No sooner had the Aviva Tour of Britain finished Prior went to work strengthening his squad, a process which probably topped out with the headline making acquisition of former Milan SanRemo winner Matt Goss from MTN Qhubeka, who also has a silver medal at the World Championships to his name from 2011. Goss is coming over as a sprinter pure and simple and has the potential to make sure that his new team are consistently involved in the carve up for line honours.

Other big signings include fellow Australians Steele von Hoff and Glenn O’Shea, the former JLT-Condor duo Kristian House and Richard Handley along with Karol Domagalski, Sebastian Lander, John Ebsen, Hayden McCormick, James Oran, Dion Smith and Martin Mortensen. Prior has been certainly been playing a few strokes this autumn!

“To have a rider of the status and ability of Matt Goss approach us was a huge validation of what we have been trying to achieve during our first season,” admits Prior.  “It was a huge tick in the box for us. Matt phoned up and suggested a catch up and it very quickly came clear that we could have a very good partnership going forward.

“I like to think that he had picked up on the fact that we have tried to adopt the standards of a World Tour team from the start so we had no hesitation in making the next step up straight away.

Nothing we have done has been an accident. It’s all been the result of very careful planning and a huge amount of hard work from everybody involved.  You set your own standards at the start and those standards need to be very high. We have made it very obvious right from the start how ambitious we are as a team and a brand.

I had spent a long time with English cricket playing at the highest level of that sport and on a personal level I didn’t want to come into an environment in which the standards expected and the professionalism was any different. If a thing is worth doing its worth doing well, in fact to the very best of your ability.
“If you start with those high standards my hope and expectation is that it will make stepping up through the levels just a little bit easier although I have no doubt we have some major challenges ahead. We will be in bigger races riding against more experienced competitors and our resources will come under strain. We will be expected to undertake extra media and commercial activities but at least we have a year of experience at operating at a very high level under our belts
.”

In a funny sort of way by stepping up immediately ONE Pro cycling avoid any possible second season syndrome. If they had stayed essentially as a domestic British team – with the squad they have now amassed – they would be expected to be more and more successful, a big fish in a small pool. But this way they are still the underdogs on the way up, they have brought themselves a second year of grace if you like.

“It is 100% the right decision to be stepping up, we are hugely excited at the prospect,” continues Prior,  “We are waiting on the licence and are going through the application process and everything else, but when that license arrives it’s going to be huge for everybody involved. We have to be realistic though, it will be another very steep learning curve.”

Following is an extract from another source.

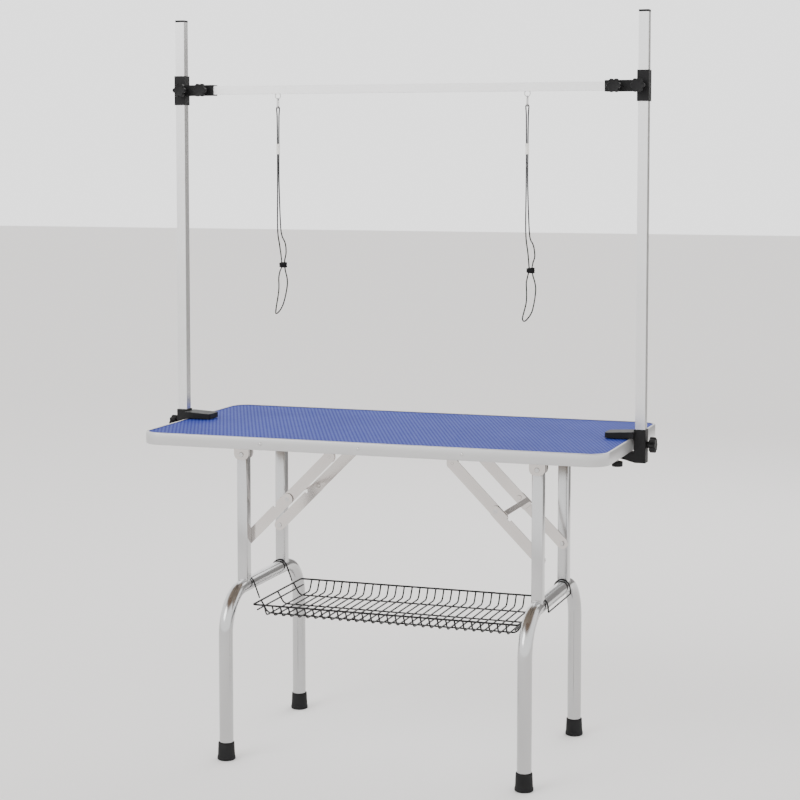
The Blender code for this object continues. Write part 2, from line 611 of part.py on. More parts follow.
LINK_HALF = 0.0045
link_top = eye_z - EYE_R + 2 * EYE_WIRE + 0.0005 + EYE_WIRE - LINK_HALF   # middle of the upper bend
link_low = link_top - 0.0140                                             # middle of the lower bend
STRANDS = 0.0034          # between the two strands, in the sleeve
SLEEVE = (1.374, 1.398)
KNOT_Z, KNOT_H = 1.117, 0.012
for (side, _), x in zip(SIDES, NOOSE_X):
    ring = arc(0, link_top, LINK_HALF, 0, 180, 6) + arc(0, link_low, LINK_HALF, 180, 360, 6)
    shade(wire(f"{side}_noose_link", [Vector((x, y, z)) for y, z in ring], EYE_WIRE, STEEL, 2, cyclic=True))

    bight = link_low - LINK_HALF
    turn = EYE_WIRE + CORD_R + 0.0009
    half = STRANDS / 2
    start, end = ([Vector((x + turn * math.cos(math.radians(a)), 0, bight + turn * math.sin(math.radians(a))))
                   for a in turns] for turns in ((84, 63, 42, 21, 0), (180, 159, 138, 117, 96)))
    tops = [(turn, bight - 0.003), (half + 0.0008, bight - 0.015), (half + 0.0002, 1.42),
            (half, SLEEVE[0]), (half + 0.0002, 1.30)]
    if side == "left":
        kx = x + 0.0112
        down_left = [(x + 0.0025, 1.1625), (kx - 0.0040, 1.128), (kx - 0.0042, 1.110), (x + 0.0004, 1.0927),
                     (x - 0.0002, 1.057), (x - 0.0075, 1.012)]
        bottom = [(x - 0.0068, LOOP_BOTTOM + 0.0010), (x - 0.0030, LOOP_BOTTOM + 0.0045)]
        up_right = [(x + 0.0112, 1.0259), (x + 0.0217, 1.0742), (kx + 0.0042, 1.110), (kx + 0.0040, 1.128),
                    (x + 0.0190, 1.150), (x + 0.0140, 1.176), (x + 0.0060, 1.197)]
    else:
        kx = x + 0.0093
        down_left = [(x + 0.0029, 1.1535), (kx - 0.0040, 1.127), (kx - 0.0042, 1.109), (x - 0.0001, 1.0906),
                     (x - 0.0002, 1.0456), (x - 0.0085, 1.010)]
        bottom = [(x - 0.0082, LOOP_BOTTOM - 0.0015), (x - 0.0040, LOOP_BOTTOM + 0.0015)]
        up_right = [(x + 0.0127, 1.0221), (x + 0.0213, 1.0731), (kx + 0.0042, 1.109), (kx + 0.0040, 1.127),
                    (x + 0.0189, 1.147), (x + 0.0150, 1.172), (x + 0.0065, 1.196)]
    middle = down_left + bottom + up_right
    loop = ([(x + off, z) for off, z in tops] + middle[::-1] + [(x - half - 0.0006, 1.20)]
            + [(x - off, z) for off, z in tops[::-1]])
    route = start + smooth_route([Vector((px, 0, pz)) for px, pz in loop], 0.0140) + end
    knot_z = KNOT_Z if side == "left" else KNOT_Z - 0.002
    shade(wire(f"{side}_noose_cord", route, CORD_R, CORD, 2), 60)
    tube = [(0.0037, SLEEVE[0]), (0.0044, SLEEVE[0]), (0.0044, SLEEVE[1]), (0.0037, SLEEVE[1])]
    shade(turned(f"{side}_noose_sleeve", tube, IVORY, Matrix.Translation((x, 0, 0)), 16, True))
    rounds = ([(kx + 0.0048 + 0.0052 * math.cos(a), 0.0052 * math.sin(a)) for a in
               [-math.pi / 2 + math.pi * n / 6 for n in range(7)]]
              + [(kx - 0.0048 + 0.0052 * math.cos(a), 0.0052 * math.sin(a)) for a in
                 [math.pi / 2 + math.pi * n / 6 for n in range(7)]])
    slot = ([(kx + 0.0046 + 0.0022 * math.cos(a), 0.0022 * math.sin(a)) for a in
             [-math.pi / 2 + math.pi * n / 4 for n in range(5)]]
            + [(kx - 0.0046 + 0.0022 * math.cos(a), 0.0022 * math.sin(a)) for a in
               [math.pi / 2 + math.pi * n / 4 for n in range(5)]])
    shade(outline(f"{side}_noose_knot", rounds, KNOT_H, CORD,
                  Matrix.Translation((0, 0, knot_z - KNOT_H / 2)), [slot]))
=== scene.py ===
"""The looks of the grooming table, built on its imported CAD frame."""
import math

import bmesh
import bpy
from mathutils import Matrix, Vector


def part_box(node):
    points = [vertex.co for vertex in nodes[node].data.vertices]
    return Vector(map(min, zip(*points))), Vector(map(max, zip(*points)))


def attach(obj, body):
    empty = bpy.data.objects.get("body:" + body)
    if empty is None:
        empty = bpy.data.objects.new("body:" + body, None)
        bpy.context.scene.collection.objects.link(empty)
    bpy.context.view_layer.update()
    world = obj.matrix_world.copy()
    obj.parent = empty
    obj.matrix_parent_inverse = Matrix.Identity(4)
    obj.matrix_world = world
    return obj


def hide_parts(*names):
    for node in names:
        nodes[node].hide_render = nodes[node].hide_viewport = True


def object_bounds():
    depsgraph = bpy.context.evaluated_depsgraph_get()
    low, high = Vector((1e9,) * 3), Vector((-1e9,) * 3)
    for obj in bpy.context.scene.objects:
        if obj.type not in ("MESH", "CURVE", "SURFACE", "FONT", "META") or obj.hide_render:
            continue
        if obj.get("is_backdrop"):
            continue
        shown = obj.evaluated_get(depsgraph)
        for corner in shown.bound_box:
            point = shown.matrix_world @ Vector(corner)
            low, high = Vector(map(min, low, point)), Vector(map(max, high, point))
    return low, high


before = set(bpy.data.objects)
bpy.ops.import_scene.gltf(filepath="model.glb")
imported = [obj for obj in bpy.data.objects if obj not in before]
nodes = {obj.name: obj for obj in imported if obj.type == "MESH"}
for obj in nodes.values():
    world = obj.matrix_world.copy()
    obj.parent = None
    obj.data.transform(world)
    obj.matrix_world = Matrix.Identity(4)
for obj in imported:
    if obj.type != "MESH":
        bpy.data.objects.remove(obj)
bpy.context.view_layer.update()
SIDES = (("left", -1), ("right", 1))
ENDS = (("front", -1), ("rear", 1))


# ---- material tools ----
def shader_tree(name):
    """A new material, with its node tree and its Principled shader."""
    material = bpy.data.materials.new(name)
    material.use_nodes = True
    tree = material.node_tree
    return material, tree, tree.nodes["Principled BSDF"]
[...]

Prior is an interesting mix of laid back and driven which he doesn’t find in the least contradictory. His philosophy is that the best performances come from a happy smiling environment in which everybody is having fun. The actual physical process of flogging yourself on the bike is not always fun but working as a team and winning – and sharing that moment – most certainly is.

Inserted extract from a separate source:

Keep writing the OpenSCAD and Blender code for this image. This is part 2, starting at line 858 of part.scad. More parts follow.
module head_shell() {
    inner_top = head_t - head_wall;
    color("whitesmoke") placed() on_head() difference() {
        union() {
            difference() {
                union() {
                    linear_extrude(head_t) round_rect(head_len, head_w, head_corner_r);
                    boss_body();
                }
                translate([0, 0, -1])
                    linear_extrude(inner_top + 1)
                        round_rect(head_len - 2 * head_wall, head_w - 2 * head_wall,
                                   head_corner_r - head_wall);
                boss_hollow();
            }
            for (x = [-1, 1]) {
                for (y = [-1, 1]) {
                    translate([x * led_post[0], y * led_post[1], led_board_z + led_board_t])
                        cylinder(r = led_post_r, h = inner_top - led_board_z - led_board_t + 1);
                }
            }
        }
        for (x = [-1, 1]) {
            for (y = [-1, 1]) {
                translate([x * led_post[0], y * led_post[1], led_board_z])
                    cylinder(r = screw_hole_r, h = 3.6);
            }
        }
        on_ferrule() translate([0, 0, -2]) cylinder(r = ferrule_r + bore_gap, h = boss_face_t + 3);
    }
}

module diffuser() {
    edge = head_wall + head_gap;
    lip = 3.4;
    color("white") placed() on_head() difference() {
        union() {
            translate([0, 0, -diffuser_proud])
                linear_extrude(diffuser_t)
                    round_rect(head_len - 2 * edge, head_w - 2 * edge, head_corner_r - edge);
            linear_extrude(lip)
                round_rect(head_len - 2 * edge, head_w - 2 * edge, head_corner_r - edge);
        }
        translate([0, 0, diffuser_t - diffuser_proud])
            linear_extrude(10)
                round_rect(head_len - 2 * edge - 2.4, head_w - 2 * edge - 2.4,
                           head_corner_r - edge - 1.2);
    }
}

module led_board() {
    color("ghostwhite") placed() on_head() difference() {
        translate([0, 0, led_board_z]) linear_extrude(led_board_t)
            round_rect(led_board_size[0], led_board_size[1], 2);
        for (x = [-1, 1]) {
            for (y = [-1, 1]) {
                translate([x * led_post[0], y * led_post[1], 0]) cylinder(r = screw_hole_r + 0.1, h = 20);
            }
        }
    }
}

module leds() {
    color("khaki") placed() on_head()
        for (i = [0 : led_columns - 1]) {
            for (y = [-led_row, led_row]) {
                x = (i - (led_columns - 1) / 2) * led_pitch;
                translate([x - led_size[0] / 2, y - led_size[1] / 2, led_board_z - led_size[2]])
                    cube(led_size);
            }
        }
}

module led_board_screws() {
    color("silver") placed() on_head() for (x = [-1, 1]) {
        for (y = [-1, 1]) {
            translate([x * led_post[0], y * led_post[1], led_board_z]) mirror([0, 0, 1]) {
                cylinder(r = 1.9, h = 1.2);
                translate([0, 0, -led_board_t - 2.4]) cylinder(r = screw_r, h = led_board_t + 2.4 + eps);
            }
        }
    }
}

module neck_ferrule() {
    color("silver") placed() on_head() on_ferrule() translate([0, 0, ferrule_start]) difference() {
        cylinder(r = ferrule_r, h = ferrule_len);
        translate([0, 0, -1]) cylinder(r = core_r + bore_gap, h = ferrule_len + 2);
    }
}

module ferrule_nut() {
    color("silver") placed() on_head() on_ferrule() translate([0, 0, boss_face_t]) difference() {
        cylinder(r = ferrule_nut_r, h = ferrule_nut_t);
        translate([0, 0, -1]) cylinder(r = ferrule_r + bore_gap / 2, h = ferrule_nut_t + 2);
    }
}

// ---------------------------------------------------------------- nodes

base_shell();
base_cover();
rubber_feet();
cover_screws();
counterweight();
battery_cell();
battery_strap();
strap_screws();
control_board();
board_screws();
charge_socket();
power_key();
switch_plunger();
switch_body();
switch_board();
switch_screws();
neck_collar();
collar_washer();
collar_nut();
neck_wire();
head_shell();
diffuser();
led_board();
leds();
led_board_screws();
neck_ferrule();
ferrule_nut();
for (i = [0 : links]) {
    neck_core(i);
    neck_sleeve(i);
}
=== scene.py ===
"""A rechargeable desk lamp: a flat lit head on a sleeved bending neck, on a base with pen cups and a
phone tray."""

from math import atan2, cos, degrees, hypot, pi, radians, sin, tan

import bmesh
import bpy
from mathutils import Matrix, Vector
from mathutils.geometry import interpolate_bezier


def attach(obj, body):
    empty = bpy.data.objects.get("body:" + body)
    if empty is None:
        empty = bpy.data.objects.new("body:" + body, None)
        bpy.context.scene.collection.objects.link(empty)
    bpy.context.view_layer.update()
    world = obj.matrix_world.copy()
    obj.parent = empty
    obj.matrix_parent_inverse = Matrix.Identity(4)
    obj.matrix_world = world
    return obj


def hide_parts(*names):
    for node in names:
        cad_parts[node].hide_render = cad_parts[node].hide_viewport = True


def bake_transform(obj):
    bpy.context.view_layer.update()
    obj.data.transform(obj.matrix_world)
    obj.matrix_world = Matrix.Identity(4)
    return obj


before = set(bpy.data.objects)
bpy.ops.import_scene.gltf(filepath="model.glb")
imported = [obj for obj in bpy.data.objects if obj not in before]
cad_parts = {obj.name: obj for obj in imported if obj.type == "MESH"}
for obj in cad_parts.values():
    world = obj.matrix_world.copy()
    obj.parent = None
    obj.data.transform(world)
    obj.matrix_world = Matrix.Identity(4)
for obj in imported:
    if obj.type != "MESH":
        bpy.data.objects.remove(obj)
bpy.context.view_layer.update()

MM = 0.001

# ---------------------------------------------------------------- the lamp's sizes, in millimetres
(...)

“The target I set myself was to create an environment which allows the riders to be the best they can be. Watching the individual riders grow and improve from the beginning of the season to the end of the year, culminating a successful week at the Tour of Britain,  has been extraordinary and a very rewarding process

“There has been some testing personal challenges, but I actually found the switch from player – participant – to manager has been easier than I thought. I suppose the big thing in that respect is that I am couple of steps removed from the actual sporting battle ground if you like. I am not the Director Sportif, I am not the coach, I am a manager who now gets his sporting buzz from trying to establish a culture of sporting excellence in which professional cyclists can flourish. 

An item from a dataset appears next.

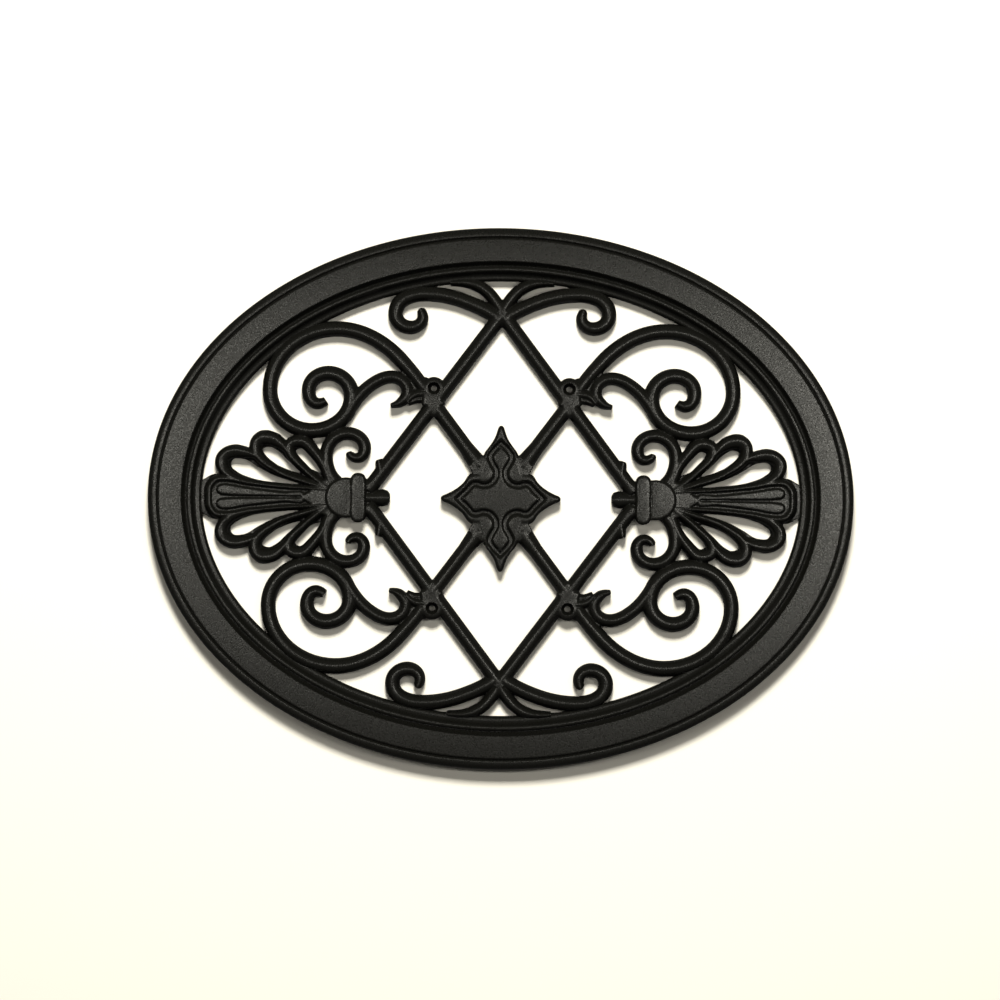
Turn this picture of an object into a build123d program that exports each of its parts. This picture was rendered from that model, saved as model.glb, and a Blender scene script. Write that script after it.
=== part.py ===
from build123d import *
import os
from math import atan2, cos, degrees, hypot, radians, sin, sqrt

# Oval gate insert panel, cast in one piece.
# X runs across, Z up, and the front looks toward -Y. The flat back lies on y = 0,
# and the origin is the middle of the oval on that back.

# Overall size of the oval
panel_width = 520.0
panel_height = 398.8

# Frame ring: places are distances in from the outer edge, heights are above the back
ring_depth = 18.0
edge_easing = 1.6
edge_bead_width = 7.2
edge_groove_width = 1.6
edge_groove_depth = 1.2
face_band_width = 15.6
valley_slope = 1.4
valley_width = 2.0
valley_height = 13.6
inner_bead_width = 4.6
inner_bead_height = 16.2
bead_side = 1.5
ledge_slope = 0.8
ledge_width = 5.6
ledge_height = 11.6

# Bars: one height above the back, and the widths at the back
scroll_height = 13.0
lattice_bar_width = 10.4
scroll_bar_width = 10.8
top_bar_width = 10.4
leaf_bar_width = 9.0
palmette_bar_width = 9.2
calyx_width = 10.4
collar_leaf_width = 7.4
tip_width = 3.4

# The lattice bars lean in to a crest, a share of their width; the scrolls have upright sides
lattice_crest_share = 0.52
lattice_slope = 1.335
lattice_overrun = 6.0

# Tips narrow in straight facets, one for each step of turn in degrees
taper_step = 30.0
taper_power = 1.4

# Screw bosses, one beside each lattice crossing
screw_spacing_x = 100.0
screw_spacing_z = 162.0
boss_radius = 7.9
screw_head_radius = 4.7
screw_head_depth = 5.0
screw_hole_radius = 2.3
boss_rise = 11.3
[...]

“My message is always ‘guys these are the days and years or your life. Enjoy them.  If you are going to do something special as a sportsman you have to embrace that time because it’s not for ever.’ What I am hoping is that my personal experience in sport can help them take that on board.  That is the bit I am most enjoying”

Prior has no hesitation whatsoever in nominating the Aviva Tour of Britain as his season’s highlight, a week which involved both enjoyment and winning.

“The sportsman in me loved seeing the development of the team from the Tour of Yorkshire in May, to four months later at the Tour of Britain. And I don’t believe that had a huge amount to do with just being fitter, it was everything else.  I could sense a big change in the mentality and belief of being able to perform alongside some of the biggest names in cycling.

“To be competing and then winning two jerseys was very exciting. Pete Williams was brilliant throughout the week but it wasn’t just about Pete, the whole team got together to allow him to have that moment. If one of our guys gets over the line with a jersey we all win.

“It all made for a great final day and party in London although I like to think that even if we hadn’t got those jerseys it would have gone with a swing. The whole idea was simply to cement that bond with fans and enthusiasts, to bring them inside our world for an afternoon, to chew the cud about cycling and enjoy a few beers with the lads after they had finished racing. It felt just right and we will certainly be looking to stage similar events next season.”